Now, lawmakers in at least a dozen states and Congress have pushed legislation to curtail the financial burden that has pushed many into untenable situations: forgoing needed care for fear of added debt, taking a second mortgage to pay for cancer treatment, or slashing grocery budgets to keep up with payments.

Some of the bills would create medical debt relief programs or protect personal property from collections, while others would lower interest rates, keep medical debt from tanking credit scores or require greater transparency in the costs of care.

In Colorado, House lawmakers approved a measure on Wednesday that would lower the maximum interest rate for medical debt to 3 percent, require greater transparency in treatment costs, and prohibit debt collection during an appeals process.

But there are opponents. Colorado Republican Senator Janice Rich said she is worried that the proposal could "constrain hospitals' debt collecting ability and hurt their cash flow".

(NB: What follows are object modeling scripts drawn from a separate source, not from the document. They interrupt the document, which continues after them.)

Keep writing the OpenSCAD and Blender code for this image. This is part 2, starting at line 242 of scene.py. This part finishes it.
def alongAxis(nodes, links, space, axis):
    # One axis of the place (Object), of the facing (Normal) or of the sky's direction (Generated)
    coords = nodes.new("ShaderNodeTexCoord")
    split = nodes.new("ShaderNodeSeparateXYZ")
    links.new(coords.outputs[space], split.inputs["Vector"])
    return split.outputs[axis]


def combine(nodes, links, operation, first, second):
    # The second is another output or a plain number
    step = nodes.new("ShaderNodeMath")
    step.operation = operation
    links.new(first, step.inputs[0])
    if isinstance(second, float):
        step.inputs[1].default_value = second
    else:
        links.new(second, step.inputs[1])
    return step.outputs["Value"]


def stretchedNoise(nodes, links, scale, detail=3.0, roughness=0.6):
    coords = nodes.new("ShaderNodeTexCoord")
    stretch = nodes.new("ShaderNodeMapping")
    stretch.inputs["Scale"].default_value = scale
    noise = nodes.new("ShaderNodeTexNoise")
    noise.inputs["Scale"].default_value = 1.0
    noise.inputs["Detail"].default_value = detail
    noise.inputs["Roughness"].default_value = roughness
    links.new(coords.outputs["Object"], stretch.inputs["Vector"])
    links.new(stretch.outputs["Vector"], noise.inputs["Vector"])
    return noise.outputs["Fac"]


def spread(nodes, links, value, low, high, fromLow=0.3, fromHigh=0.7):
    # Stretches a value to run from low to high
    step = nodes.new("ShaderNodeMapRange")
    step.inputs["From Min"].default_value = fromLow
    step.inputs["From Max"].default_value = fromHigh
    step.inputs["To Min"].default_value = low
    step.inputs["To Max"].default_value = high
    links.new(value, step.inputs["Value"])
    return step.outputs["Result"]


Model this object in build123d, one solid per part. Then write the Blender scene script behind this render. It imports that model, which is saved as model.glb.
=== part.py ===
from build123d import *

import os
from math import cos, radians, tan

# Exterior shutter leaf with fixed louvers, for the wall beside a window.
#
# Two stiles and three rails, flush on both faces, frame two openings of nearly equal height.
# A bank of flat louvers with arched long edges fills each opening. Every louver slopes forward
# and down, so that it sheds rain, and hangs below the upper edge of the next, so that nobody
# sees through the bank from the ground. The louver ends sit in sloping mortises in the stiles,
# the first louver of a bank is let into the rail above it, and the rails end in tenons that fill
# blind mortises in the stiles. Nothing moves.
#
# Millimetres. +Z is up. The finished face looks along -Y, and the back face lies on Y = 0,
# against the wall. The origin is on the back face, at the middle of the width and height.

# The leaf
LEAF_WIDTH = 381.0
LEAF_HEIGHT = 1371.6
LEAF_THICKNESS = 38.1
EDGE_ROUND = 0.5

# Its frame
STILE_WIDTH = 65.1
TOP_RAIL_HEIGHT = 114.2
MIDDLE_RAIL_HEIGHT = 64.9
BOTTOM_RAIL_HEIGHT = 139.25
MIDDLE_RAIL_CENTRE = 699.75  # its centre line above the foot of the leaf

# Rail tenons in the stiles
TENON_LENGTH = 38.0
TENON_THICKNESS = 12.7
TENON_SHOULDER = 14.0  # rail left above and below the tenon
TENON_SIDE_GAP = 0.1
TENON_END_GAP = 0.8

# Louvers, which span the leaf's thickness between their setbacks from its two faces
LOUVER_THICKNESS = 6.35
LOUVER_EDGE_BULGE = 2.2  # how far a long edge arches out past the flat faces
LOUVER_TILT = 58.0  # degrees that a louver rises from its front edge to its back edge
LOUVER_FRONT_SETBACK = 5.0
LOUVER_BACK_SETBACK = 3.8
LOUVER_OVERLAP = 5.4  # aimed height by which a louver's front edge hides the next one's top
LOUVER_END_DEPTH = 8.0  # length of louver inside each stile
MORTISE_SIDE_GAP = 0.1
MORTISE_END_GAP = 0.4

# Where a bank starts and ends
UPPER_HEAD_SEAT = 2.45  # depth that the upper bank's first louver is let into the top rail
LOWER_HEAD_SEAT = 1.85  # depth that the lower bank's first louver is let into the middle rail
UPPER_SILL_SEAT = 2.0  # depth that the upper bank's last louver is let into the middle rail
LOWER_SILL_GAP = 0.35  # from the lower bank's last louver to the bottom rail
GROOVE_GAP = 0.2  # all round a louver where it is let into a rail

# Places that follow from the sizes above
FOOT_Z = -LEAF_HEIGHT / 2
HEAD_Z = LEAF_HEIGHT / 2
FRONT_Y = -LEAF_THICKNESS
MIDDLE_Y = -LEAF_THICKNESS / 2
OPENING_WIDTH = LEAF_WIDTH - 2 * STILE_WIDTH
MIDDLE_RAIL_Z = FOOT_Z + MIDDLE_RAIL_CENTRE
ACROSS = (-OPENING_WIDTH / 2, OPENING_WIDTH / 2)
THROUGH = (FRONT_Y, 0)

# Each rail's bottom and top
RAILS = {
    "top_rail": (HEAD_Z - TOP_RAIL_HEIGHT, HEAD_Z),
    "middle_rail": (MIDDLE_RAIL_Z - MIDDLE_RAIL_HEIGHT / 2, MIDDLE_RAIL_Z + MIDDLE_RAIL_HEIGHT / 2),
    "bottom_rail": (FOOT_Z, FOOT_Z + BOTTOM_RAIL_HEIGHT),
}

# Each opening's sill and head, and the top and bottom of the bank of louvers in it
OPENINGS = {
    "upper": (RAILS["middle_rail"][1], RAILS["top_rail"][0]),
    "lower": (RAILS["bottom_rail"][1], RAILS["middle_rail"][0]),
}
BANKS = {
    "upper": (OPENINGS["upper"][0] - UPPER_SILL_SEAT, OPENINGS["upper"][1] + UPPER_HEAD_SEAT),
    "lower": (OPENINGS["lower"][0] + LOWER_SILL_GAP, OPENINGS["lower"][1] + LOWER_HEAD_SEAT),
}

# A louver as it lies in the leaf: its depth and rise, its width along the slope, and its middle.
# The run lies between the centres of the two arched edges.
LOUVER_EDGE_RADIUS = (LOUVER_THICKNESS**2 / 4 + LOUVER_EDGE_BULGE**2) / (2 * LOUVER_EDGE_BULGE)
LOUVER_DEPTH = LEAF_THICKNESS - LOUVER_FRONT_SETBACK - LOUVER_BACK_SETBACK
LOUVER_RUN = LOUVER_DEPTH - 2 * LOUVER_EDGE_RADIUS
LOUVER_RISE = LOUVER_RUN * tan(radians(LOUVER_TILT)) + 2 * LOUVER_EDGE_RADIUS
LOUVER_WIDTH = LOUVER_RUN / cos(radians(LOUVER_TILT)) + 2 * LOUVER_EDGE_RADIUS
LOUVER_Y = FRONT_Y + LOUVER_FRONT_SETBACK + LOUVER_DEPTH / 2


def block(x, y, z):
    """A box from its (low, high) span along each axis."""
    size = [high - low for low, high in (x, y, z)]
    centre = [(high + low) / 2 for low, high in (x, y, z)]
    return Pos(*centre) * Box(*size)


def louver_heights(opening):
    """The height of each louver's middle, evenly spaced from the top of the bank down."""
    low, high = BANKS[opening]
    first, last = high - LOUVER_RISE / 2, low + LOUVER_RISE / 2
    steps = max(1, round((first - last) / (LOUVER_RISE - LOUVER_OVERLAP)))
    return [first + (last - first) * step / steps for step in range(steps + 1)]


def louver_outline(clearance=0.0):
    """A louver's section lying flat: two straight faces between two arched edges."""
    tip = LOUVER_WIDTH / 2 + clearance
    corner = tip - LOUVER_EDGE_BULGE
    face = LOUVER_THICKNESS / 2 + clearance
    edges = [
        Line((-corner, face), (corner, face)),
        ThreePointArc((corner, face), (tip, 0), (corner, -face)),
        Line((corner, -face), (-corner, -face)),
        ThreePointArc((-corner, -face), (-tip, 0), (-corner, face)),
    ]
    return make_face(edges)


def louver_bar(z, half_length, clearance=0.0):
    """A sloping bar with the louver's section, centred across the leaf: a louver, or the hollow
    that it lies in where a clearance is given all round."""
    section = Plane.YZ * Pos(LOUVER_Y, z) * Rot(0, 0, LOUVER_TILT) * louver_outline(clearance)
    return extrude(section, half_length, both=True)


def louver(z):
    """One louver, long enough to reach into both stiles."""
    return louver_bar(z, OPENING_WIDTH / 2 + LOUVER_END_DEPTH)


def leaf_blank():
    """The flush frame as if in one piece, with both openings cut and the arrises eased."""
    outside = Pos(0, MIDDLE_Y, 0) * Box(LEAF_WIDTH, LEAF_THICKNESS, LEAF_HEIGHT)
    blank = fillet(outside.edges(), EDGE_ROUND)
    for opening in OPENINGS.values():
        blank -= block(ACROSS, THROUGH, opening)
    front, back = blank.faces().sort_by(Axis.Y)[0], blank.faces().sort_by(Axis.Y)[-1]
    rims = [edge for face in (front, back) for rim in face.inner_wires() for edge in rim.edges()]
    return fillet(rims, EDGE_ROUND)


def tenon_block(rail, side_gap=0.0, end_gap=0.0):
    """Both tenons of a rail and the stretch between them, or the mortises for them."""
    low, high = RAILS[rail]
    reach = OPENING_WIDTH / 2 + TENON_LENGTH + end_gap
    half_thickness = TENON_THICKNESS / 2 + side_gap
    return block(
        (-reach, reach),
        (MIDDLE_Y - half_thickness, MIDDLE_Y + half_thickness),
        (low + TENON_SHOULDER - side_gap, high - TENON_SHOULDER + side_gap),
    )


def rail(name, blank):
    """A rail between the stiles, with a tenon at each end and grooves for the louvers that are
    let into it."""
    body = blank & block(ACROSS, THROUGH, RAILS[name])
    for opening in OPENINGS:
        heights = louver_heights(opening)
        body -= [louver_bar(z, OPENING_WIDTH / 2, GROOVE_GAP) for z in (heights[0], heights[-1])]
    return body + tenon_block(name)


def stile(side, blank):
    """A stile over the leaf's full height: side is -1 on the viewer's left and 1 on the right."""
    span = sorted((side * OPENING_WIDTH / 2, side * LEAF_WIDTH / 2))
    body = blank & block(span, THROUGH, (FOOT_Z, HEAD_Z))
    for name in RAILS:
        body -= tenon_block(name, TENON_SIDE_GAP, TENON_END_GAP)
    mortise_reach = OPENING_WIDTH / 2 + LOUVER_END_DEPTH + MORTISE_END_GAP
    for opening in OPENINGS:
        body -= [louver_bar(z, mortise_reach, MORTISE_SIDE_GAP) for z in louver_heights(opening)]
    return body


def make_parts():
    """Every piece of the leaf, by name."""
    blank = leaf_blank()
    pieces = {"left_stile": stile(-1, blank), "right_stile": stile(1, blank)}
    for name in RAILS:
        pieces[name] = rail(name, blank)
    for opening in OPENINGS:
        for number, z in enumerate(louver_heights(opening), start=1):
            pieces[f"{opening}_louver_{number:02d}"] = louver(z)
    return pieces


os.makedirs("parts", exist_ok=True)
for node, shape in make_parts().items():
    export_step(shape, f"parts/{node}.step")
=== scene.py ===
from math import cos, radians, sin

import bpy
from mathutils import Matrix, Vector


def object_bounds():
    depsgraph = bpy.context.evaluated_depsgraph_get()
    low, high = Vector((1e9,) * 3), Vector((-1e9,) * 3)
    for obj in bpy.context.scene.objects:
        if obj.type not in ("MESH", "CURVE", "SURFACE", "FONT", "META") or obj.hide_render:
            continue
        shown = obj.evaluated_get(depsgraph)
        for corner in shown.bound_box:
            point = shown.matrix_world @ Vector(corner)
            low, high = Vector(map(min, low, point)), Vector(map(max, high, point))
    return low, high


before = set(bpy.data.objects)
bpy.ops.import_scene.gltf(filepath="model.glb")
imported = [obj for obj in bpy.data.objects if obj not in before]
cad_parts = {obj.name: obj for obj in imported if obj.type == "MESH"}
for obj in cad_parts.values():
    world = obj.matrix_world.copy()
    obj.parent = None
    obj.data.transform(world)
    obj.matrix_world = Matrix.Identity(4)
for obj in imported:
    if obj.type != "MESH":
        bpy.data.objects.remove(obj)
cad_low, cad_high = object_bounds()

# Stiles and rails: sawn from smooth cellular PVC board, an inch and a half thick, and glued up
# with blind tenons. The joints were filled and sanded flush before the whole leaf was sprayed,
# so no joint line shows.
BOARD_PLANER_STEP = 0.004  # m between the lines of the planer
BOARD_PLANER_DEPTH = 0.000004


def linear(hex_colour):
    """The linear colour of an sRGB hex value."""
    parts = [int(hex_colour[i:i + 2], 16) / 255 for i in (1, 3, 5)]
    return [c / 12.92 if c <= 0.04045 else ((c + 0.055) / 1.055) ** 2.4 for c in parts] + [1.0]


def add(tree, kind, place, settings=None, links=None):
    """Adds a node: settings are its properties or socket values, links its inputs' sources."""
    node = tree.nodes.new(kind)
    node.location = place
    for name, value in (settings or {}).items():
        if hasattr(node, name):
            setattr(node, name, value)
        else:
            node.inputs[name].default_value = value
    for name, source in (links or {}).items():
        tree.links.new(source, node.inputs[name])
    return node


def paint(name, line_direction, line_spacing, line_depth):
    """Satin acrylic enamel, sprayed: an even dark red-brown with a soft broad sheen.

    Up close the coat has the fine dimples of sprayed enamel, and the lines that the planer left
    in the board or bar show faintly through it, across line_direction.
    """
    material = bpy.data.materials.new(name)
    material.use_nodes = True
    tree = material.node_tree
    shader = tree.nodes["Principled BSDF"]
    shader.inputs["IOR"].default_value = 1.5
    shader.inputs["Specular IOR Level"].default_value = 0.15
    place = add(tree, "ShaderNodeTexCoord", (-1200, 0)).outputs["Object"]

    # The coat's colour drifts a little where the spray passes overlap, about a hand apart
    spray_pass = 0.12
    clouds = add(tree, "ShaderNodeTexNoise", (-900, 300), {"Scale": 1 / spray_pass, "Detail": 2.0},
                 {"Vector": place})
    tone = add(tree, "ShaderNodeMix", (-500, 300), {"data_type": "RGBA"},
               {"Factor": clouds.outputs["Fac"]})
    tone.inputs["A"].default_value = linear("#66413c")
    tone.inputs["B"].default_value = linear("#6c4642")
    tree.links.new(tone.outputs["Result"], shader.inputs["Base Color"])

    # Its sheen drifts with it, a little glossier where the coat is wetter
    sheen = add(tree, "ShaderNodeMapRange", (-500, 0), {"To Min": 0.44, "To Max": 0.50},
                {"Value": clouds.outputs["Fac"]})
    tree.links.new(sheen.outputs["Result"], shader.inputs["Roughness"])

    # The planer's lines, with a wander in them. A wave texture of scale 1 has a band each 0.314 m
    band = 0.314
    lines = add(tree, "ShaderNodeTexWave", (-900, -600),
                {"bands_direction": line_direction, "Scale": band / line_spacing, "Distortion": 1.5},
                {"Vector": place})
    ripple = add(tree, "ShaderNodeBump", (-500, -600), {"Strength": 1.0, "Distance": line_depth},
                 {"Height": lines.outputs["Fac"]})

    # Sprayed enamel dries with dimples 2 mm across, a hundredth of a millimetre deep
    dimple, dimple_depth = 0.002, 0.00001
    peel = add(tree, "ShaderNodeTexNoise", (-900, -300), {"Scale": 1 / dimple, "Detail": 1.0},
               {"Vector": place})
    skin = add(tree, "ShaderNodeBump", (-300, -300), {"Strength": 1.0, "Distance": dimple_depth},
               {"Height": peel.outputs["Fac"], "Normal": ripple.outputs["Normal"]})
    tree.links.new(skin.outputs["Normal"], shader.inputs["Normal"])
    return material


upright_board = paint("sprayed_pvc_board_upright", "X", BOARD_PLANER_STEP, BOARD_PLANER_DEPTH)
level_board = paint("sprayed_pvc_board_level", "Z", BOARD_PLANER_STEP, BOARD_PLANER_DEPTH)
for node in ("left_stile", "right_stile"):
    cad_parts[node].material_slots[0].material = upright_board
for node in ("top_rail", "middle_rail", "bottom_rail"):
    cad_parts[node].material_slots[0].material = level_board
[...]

For patients, medical debt has become a leading cause of personal bankruptcy, with an estimated $88 billion of that debt in collections nationwide, according to the Consumer Financial Protection Bureau. Roughly 530,000 people reported falling into bankruptcy annually partly due to medical bills and time away from work, according to a 2019 study from the American Journal of Public Health.

Powers' family ended up owing $250,000 for the 19 lifesaving abdominal surgeries. They declared bankruptcy in 2009, and then the bank foreclosed on their home.

"Only recently have we begun to pick up the pieces," said James Powers, Cindy's husband, during his February testimony in favor of Colorado's bill.

Castaneda, who was born with a congenital heart defect, found herself $200,000 in debt when she was 23 and had to have surgery. The debt tanked her credit score and forced her to rely on her emotionally abusive husband's credit.

For over a decade, Castaneda wanted out of the relationship, but everything they owned was in her husband's name, making it nearly impossible to break away. She finally divorced her husband in 2017.

"I'm trying to play catch-up for the last 20 years," said Castaneda, a 45-year-old hairstylist from Grand Junction on Colorado's Western Slope. Medical debt is not a strong indicator of people's creditworthiness, said Isabel Cruz, policy director at the Colorado Consumer Health Initiative.

While buying a car beyond your means or overspending on vacation can partly be chalked up to poor decision-making, medical debt often comes from short, acute care treatments that are unexpected, leaving patients with hefty bills that exceed their budgets.

For Vance, protecting her credit score early could have had a major impact. Vance's medical debt began at age 19 from the skateboard crash, and then was compounded when she broke her arm soon after. Now at 39, she has never been able to qualify for a credit card or car loan. Her in-laws co-signed for her Colorado apartment.

"My credit identity was medical debt, and that set the tone for my life," she said.